SW Radio Africa, which has been broadcasting independent programmes into Zimbabwe for several years, has been forced to suspend its transmissions on shortwave. In a press release, the station explained that it had run out of money due to the high cost of using extra shortwave transmitters to counteract jamming by the Zimbabwe government.

This news came hot on the heels of the cancellation of a conference, which I was planning to attend, where the training of broadcasters in developing countries was one of the central themes. Apparently, too few international broadcasters had decided to send representatives.

At the same time, I couldn't help noticing that President Bush had just transferred an extra 7.7 million US dollars - enough to fund SW Radio Africa for several years - into the already substantial budget allocated to US government broadcasts to the Middle East.

Wrong priorities
What these things tell me is that the international broadcasting industry may have some of its priorities wrong. Funding, it seems, is plentiful when western countries use it to send their messages into the developing world. But there's a lot less enthusiasm when it comes to helping broadcasters in developing countries to speak to their own people, and to their neighbours. Much of international broadcasting, it seems, is still in the mentality of the colonial era.

There are, of course, a number of well-established training institutions that specialise in helping prepare broadcasters from developing countries to go home and use their new skills for the benefit of their own people. One such establishment is less than 100 yards from where I'm sitting. But training cannot overcome the media restrictions imposed by people like Robert Mugabe, and that's why the international broadcasts from outside the country are so important. It beggars belief that, despite the publicity given to the Zimbabwe government's jamming, none of the major western countries or donor organisations appears to have thought it sufficiently urgent to give extra funding to SW Radio Africa. They claim to loathe Mugabe's policies, but play right into his hands by making them appear successful.

Politics vs technical expediency
For the time being, SW Radio Africa has become de facto MW Radio Africa, and can only reach the southern part of Zimbabwe from the mediumwave transmitter in Lesotho that it continues to use - though this service too may soon be silenced unless new funding is forthcoming.
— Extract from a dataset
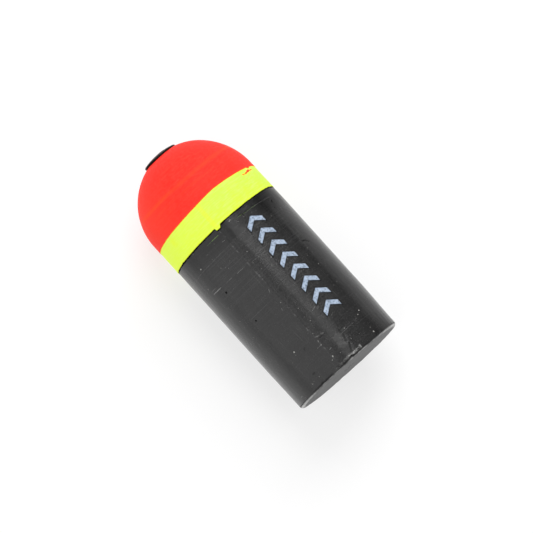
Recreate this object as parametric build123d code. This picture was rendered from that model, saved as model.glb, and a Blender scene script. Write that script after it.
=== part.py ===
from build123d import *
import os
from math import cos, pi, sin, sqrt

# A foam slip float lying on its side. The line runs along X: x = 0 is the flat bottom,
# +X is the domed, painted top, and the bore's centre line is the X axis.

# Driving dimensions, in millimetres and degrees
BODY_DIAMETER = 28.575  # 1-1/8 in
BODY_LENGTH = 63.5  # 2-1/2 in, from the flat bottom to the foam dome's apex
BOTTOM_RIM_RADIUS = 0.8

UNDERCOAT_THICKNESS = 0.04
CHARTREUSE_THICKNESS = 0.04
RED_THICKNESS = 0.05
CHARTREUSE_EDGE = 41.95  # height of the band's lower edge above the bottom
UNDERCOAT_LAP = 0.5  # the chartreuse runs this far past the undercoat
RED_EDGE = 48.5

TUBE_OUTER_DIAMETER = 3.0
TUBE_BORE_DIAMETER = 1.6
FLANGE_DIAMETER = 8.66
FLANGE_THICKNESS = 0.45
FLANGE_RIM_RADIUS = 0.3
MOUTH_RADIUS = 0.35

INK_THICKNESS = 0.03
MARK_ANGLE = -21.4  # of the mark's centre line, from +Z towards +Y
MARK_WIDTH = 4.6  # around the body
MARK_TOP = 38.9  # height of the uppermost chevron's tip
CHEVRON_COUNT = 8
CHEVRON_PITCH = 3.6
CHEVRON_STROKE = 1.3
CHEVRON_RISE = 1.6

# Worked out from the driving dimensions
BODY_RADIUS = BODY_DIAMETER / 2
DOME_CENTRE = BODY_LENGTH - BODY_RADIUS
CHARTREUSE_OFFSET = UNDERCOAT_THICKNESS + CHARTREUSE_THICKNESS
PAINT_OFFSET = CHARTREUSE_OFFSET + RED_THICKNESS
TUBE_RADIUS = TUBE_OUTER_DIAMETER / 2


def rod(radius, start, end):
    """A plain cylinder along X from start to end."""
    plane = Plane(origin=(start, 0, 0), z_dir=(1, 0, 0))
    return extrude(plane * Circle(radius), amount=end - start)


def dome_form(offset, lower_edge):
    """The body's outside, grown by offset, from lower_edge up to the apex."""
    radius = BODY_RADIUS + offset
    apex = (DOME_CENTRE + radius, 0)
    shoulder = (DOME_CENTRE, radius)
    halfway = (DOME_CENTRE + radius * cos(pi / 4), radius * sin(pi / 4))
    outline = [
        Line((lower_edge, 0), (lower_edge, radius)),
        Line((lower_edge, radius), shoulder),
        ThreePointArc(shoulder, halfway, apex),
        Line(apex, (lower_edge, 0)),
    ]
    return revolve(make_face(outline), axis=Axis.X)


def foam_body():
    """The moulded foam, with a rounded bottom rim and the hole for the tube."""
    body = dome_form(0, 0)
    bottom_rim = body.edges().filter_by(GeomType.CIRCLE).sort_by(Axis.X)[0]
    body = fillet(bottom_rim, BOTTOM_RIM_RADIUS)
    return body - rod(TUBE_RADIUS, -1, BODY_LENGTH + 1)


def undercoat():
    """The white base that the fluorescent paints need over black foam."""
    edge = CHARTREUSE_EDGE + UNDERCOAT_LAP
    coat = dome_form(UNDERCOAT_THICKNESS, edge) - dome_form(0, edge)
    return coat - rod(TUBE_RADIUS, edge, BODY_LENGTH + 1)


def chartreuse_coat():
    """The first colour: the band, and the layer that the red lies on."""
    coat = dome_form(CHARTREUSE_OFFSET, CHARTREUSE_EDGE)
    coat -= dome_form(0, CHARTREUSE_EDGE)
    coat -= dome_form(UNDERCOAT_THICKNESS, CHARTREUSE_EDGE + UNDERCOAT_LAP)
    return coat - rod(TUBE_RADIUS, CHARTREUSE_EDGE, BODY_LENGTH + 1)


def red_coat():
    """The dome's top colour, over the chartreuse."""
    coat = dome_form(PAINT_OFFSET, RED_EDGE) - dome_form(CHARTREUSE_OFFSET, RED_EDGE)
    return coat - rod(TUBE_RADIUS, RED_EDGE, BODY_LENGTH + 1)


def on_dome(offset, radius):
    """The point of the dome, grown by offset, that is radius away from the axis."""
    return (DOME_CENTRE + sqrt((BODY_RADIUS + offset) ** 2 - radius**2), radius)


def line_tube():
    """The plastic liner that the line slides through, with its flange on the dome."""
    bore = TUBE_BORE_DIAMETER / 2
    flange = FLANGE_DIAMETER / 2
    flange_offset = PAINT_OFFSET + FLANGE_THICKNESS
    neck = on_dome(PAINT_OFFSET, TUBE_RADIUS)
    under = on_dome(PAINT_OFFSET, (TUBE_RADIUS + flange) / 2)
    under_rim = on_dome(PAINT_OFFSET, flange)
    rim = on_dome(flange_offset, flange)
    crown = on_dome(flange_offset, (bore + flange) / 2)
    mouth = on_dome(flange_offset, bore)
    section = make_face(
        [
            Polyline(mouth, (0, bore), (0, TUBE_RADIUS), neck),
            ThreePointArc(neck, under, under_rim),
            Line(under_rim, rim),
            ThreePointArc(rim, crown, mouth),
        ]
    )
    corners = section.vertices()
    section = fillet(corners.sort_by_distance((*rim, 0))[0], FLANGE_RIM_RADIUS)
    corners = section.vertices()
    section = fillet(corners.sort_by_distance((*mouth, 0))[0], MOUTH_RADIUS)
    return revolve(section, axis=Axis.X)


def chevron(tip):
    """A flat chevron that points to +X, with its tip at x = tip."""
    half = MARK_WIDTH / 2
    outline = [
        (tip, 0),
        (tip - CHEVRON_RISE, half),
        (tip - CHEVRON_RISE - CHEVRON_STROKE, half),
        (tip - CHEVRON_STROKE, 0),
        (tip - CHEVRON_RISE - CHEVRON_STROKE, -half),
        (tip - CHEVRON_RISE, -half),
    ]
    return make_face(Polyline(*outline, close=True))


def printed_mark():
    """A row of chevrons printed along the body, pointing to the end that floats up."""
    skin = rod(BODY_RADIUS + INK_THICKNESS, 1, CHARTREUSE_EDGE)
    skin -= rod(BODY_RADIUS, 1, CHARTREUSE_EDGE)
    pads = []
    for index in range(CHEVRON_COUNT):
        flat = Pos(0, 0, BODY_RADIUS / 2) * chevron(MARK_TOP - index * CHEVRON_PITCH)
        pads += (extrude(flat, amount=BODY_RADIUS) & skin).solids()
    return Rot(-MARK_ANGLE, 0, 0) * Compound(children=pads)


PIECES = {
    "foam_body": foam_body,
    "white_undercoat": undercoat,
    "chartreuse_coat": chartreuse_coat,
    "red_coat": red_coat,
    "line_tube": line_tube,
    "printed_mark": printed_mark,
}

os.makedirs("parts", exist_ok=True)
for name, make in PIECES.items():
    export_step(make(), f"parts/{name}.step")
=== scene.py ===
import math

import bpy
import numpy as np
from mathutils import Matrix, Vector


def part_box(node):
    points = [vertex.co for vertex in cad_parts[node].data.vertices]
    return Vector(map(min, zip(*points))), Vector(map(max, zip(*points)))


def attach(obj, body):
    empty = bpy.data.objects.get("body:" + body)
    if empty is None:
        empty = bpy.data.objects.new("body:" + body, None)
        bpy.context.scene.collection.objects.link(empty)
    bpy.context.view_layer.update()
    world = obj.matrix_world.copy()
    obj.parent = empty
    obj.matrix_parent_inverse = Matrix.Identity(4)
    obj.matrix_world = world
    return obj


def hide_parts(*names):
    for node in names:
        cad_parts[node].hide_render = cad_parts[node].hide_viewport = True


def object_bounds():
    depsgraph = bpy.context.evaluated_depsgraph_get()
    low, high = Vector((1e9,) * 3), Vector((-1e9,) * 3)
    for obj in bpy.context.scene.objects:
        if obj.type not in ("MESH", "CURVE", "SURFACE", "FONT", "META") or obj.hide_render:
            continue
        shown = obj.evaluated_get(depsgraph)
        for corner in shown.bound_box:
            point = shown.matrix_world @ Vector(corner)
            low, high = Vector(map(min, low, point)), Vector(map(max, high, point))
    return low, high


# A foam slip float on its side: a black moulded foam body, a chartreuse band, a red dome,
# a flanged line tube through its axis and a row of printed chevrons.
# Angles run around the body from +Z towards +Y, in degrees. Heights run along +X from the
# flat bottom. Relief and thicknesses are in millimetres, and meshes are made in metres.

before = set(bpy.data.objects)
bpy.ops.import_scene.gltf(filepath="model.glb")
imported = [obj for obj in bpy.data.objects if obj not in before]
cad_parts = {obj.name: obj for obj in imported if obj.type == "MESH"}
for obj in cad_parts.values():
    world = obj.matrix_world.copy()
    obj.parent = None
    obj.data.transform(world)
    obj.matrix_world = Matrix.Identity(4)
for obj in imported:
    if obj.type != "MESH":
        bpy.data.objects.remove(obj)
cad_box = [list(corner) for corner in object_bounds()]
MM = 0.001


def corners(node):
    """A CAD node's lowest and highest corner, in millimetres."""
    low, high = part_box(node)
    return low / MM, high / MM


# Sizes that the CAD model already holds
foam_high = corners("foam_body")[1]
undercoat_high = corners("white_undercoat")[1]
chartreuse_low, chartreuse_high = corners("chartreuse_coat")
red_low, red_high = corners("red_coat")
tube_high = corners("line_tube")[1]
mark_low, mark_high = corners("printed_mark")
BODY_RADIUS = foam_high.y
UNDERCOAT_OFFSET = undercoat_high.y - BODY_RADIUS
CHARTREUSE_OFFSET = chartreuse_high.y - BODY_RADIUS
RED_OFFSET = red_high.y - BODY_RADIUS
BAND_EDGE = chartreuse_low.x
RED_EDGE = red_low.x
FLANGE_RADIUS = tube_high.y
MARK_TOP = mark_high.x
MARK_ANGLE = math.degrees(math.atan2(mark_low.y + mark_high.y, mark_low.z + mark_high.z))

# Driving dimensions that boxes don't give
BODY_LENGTH = 63.5
TUBE_RADIUS = 1.5
BORE_RADIUS = 0.8
BOTTOM_RIM_RADIUS = 0.8
RIM_DEPTH = 0.65  # how far the bottom rim's rounding reaches into the face
RIM_POWER = 2.15  # the rounding is squarer than a circle's
FLANGE_THICKNESS = 0.45
MARK_WIDTH = 4.6
CHEVRON_COUNT = 8
CHEVRON_PITCH = 3.6
CHEVRON_STROKE = 1.3
CHEVRON_RISE = 1.6
INK_THICKNESS = 0.03

DOME_CENTRE = BODY_LENGTH - BODY_RADIUS
# The meridian runs straight up the side and then over the dome, to the tube's hole
MERIDIAN_END = DOME_CENTRE + BODY_RADIUS * math.acos(TUBE_RADIUS / BODY_RADIUS)

PARTING_ANGLE = 9.1
VIEW_ANGLE = 4  # the angle that faces the camera
AROUND = 432  # points around the body
TUBE_AROUND = 144  # points around the tube
rng = np.random.default_rng(11)


# ---- surface mathematics


def turn(angle, centre):
    """The signed difference between two angles, in degrees, the short way round."""
    return (angle - centre + 180) % 360 - 180


def arc(angle, centre):
    """The signed distance around the body from a centre angle, in millimetres."""
    return np.radians(turn(angle, centre)) * BODY_RADIUS


def hump(distance, width):
    return np.exp(-((distance / width) ** 2))


def step(value, start, end):
    """0 at start, 1 at end, and smooth between them."""
    share = np.clip((value - start) / (end - start), 0, 1)
    return share * share * (3 - 2 * share)


def wander(columns, rows):
    """A smooth random field around and along the body, from -1 to 1, as a function."""
    values = rng.uniform(-1, 1, (rows + 1, columns))

    def field(angle, height):
        across = (np.asarray(angle) % 360) / 360 * columns
        along = np.clip(np.asarray(height) / MERIDIAN_END, 0, 0.9999) * rows
        column = np.floor(across).astype(int)
        row = np.floor(along).astype(int)
        u = step(across - column, 0, 1)
        v = step(along - row, 0, 1)
        left, right = column % columns, (column + 1) % columns
        near = values[row, left] * (1 - u) + values[row, right] * u
        far = values[row + 1, left] * (1 - u) + values[row + 1, right] * u
        return near * (1 - v) + far * v

    return field


slow_wander = wander(9, 8)
middle_wander = wander(40, 28)
quick_wander = wander(150, 110)
rim_wander = wander(90, 60)
edge_wander = wander(24, 3)
edge_ripple = wander(110, 3)
streak_wander = wander(120, 4)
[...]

There is, in neighbouring Botswana, a high power mediumwave transmitter used by the Voice of America that has already caused a lot of tension between Botswana and Zimbabwe. It would be perfectly feasible for SW Radio Africa to cover a vast chunk of the country via this transmitter were the Broadcasting Board of Governors to make it available for, say, a couple of hours a day.

I don't see that happening, partly because the BBG likes to have total control of the programming that goes out on its facilities, and partly because it would undoubtedly increase the tension between Botswana and Zimbabwe.
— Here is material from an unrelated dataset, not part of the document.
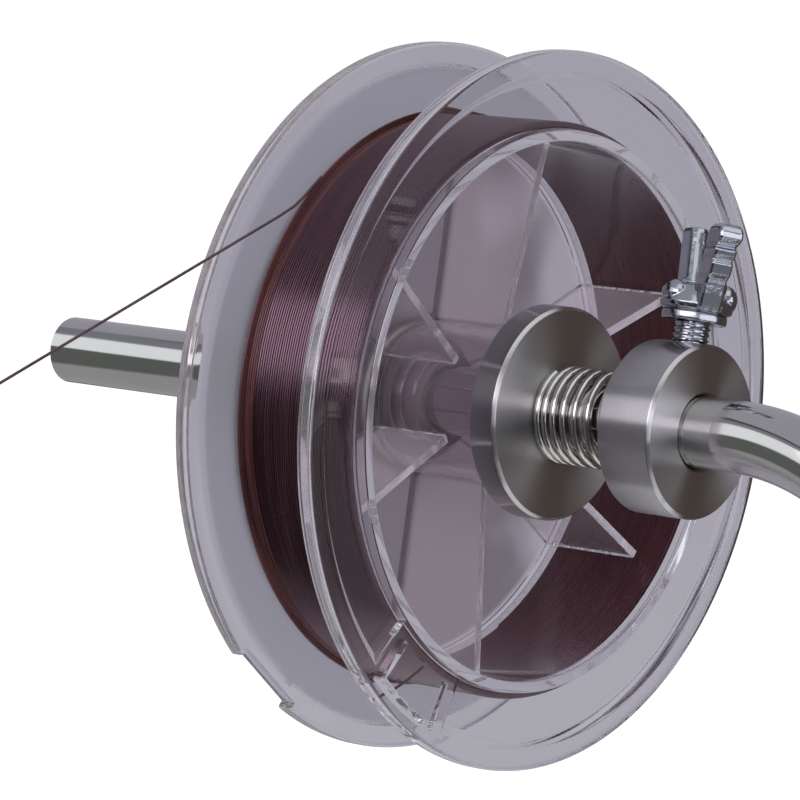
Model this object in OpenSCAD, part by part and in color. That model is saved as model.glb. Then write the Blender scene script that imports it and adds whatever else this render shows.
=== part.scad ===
// Line winder: a clear spool of line that turns on a bent steel rod.
// A sprung pressure disc and a clamped collar brake the spool.
// All sizes are in millimetres. The origin is the middle of the leg's lower end, +Z is up,
// and the shaft runs along X. Clock angles are measured about the shaft, from straight down
// and turning towards +Y.

/* [Rod] */
// Diameter of the bent rod
rod_d = 10; // [8:0.5:12]
// Centre-line radius of the bend
bend_r = 35; // [25:1:45]
// Straight leg under the bend
leg_l = 75; // [60:1:100]
// Shaft between the bend and the front face of the spool
front_l = 32.65; // [31:0.05:45]
// Shaft behind the rear face of the spool
tail_l = 69.8; // [50:0.2:90]

/* [Spool] */
// Width of the spool over both rims
spool_w = 24.5; // [22:0.5:28]
// Outer diameter of the barrel
barrel_d = 79; // [76:0.2:90]
// Wall of the barrel
barrel_wall = 1.6; // [1.2:0.1:2]
// Depth of the winding groove, from the barrel to the edge of the flanges
winding_depth = 11.05; // [9.5:0.05:14]
// Thickness of the flange discs and the web
flange_t = 1.2; // [1:0.1:1.6]
// Thickness of the flange rims
rim_t = 2.5; // [2.2:0.1:3]
// Width of the flat top of a rim
rim_w = 2.9; // [2:0.1:3]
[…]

This, in a nutshell, is the problem in so many parts of the world. Political reality often prevents the best technical solutions being implemented. But that's not the only problem. It's also one of attitude. Too many of the western broadcasters see their mission as telling their target audiences what they ought to think, instead of providing the means for them to develop and share their own ideas. A lot of it is well meaning, but the people who live in Zimbabwe feel much more at ease listening to familiar voices of their compatriots than being addressed by Europeans or Americans. This is a factor which Mugabe himself often uses in speeches.

One way to make progress
One thing that the western broadcasters could do is to employ some of the people they have trained to produce broadcasts beamed to their homeland. Currently the norm is to provide training courses, then send the students back home where they may not have the facilities to do all the things they have been taught, and may be subjected to harassment and even physical violence when they do. Again, political factors come into the equation, such as getting work permits. There might also be problems with trade unions that would see this as a threat to their own members.

I don't underestimate the logistical difficulties of integrating more native broadcasters into the existing infrastructure, but it seems to me that it's time for a fresh approach to the whole concept of international broadcasting. At the moment, there are too many negative developments, and the industry is in something of a crisis. The problem is, people are so busy concentrating on their own local difficulties that they're not looking at the bigger picture.

Responsibility
Stations like SW Radio Africa show that it is possible for properly trained broadcasters to circumvent draconian broadcast laws in their home countries. What's needed is stable funding and logistical support. Not to provide it would be a derogation of responsibility on the part of the western nations, and a huge encouragement to all those in authority in the developing countries who only cling onto power through their control of the media.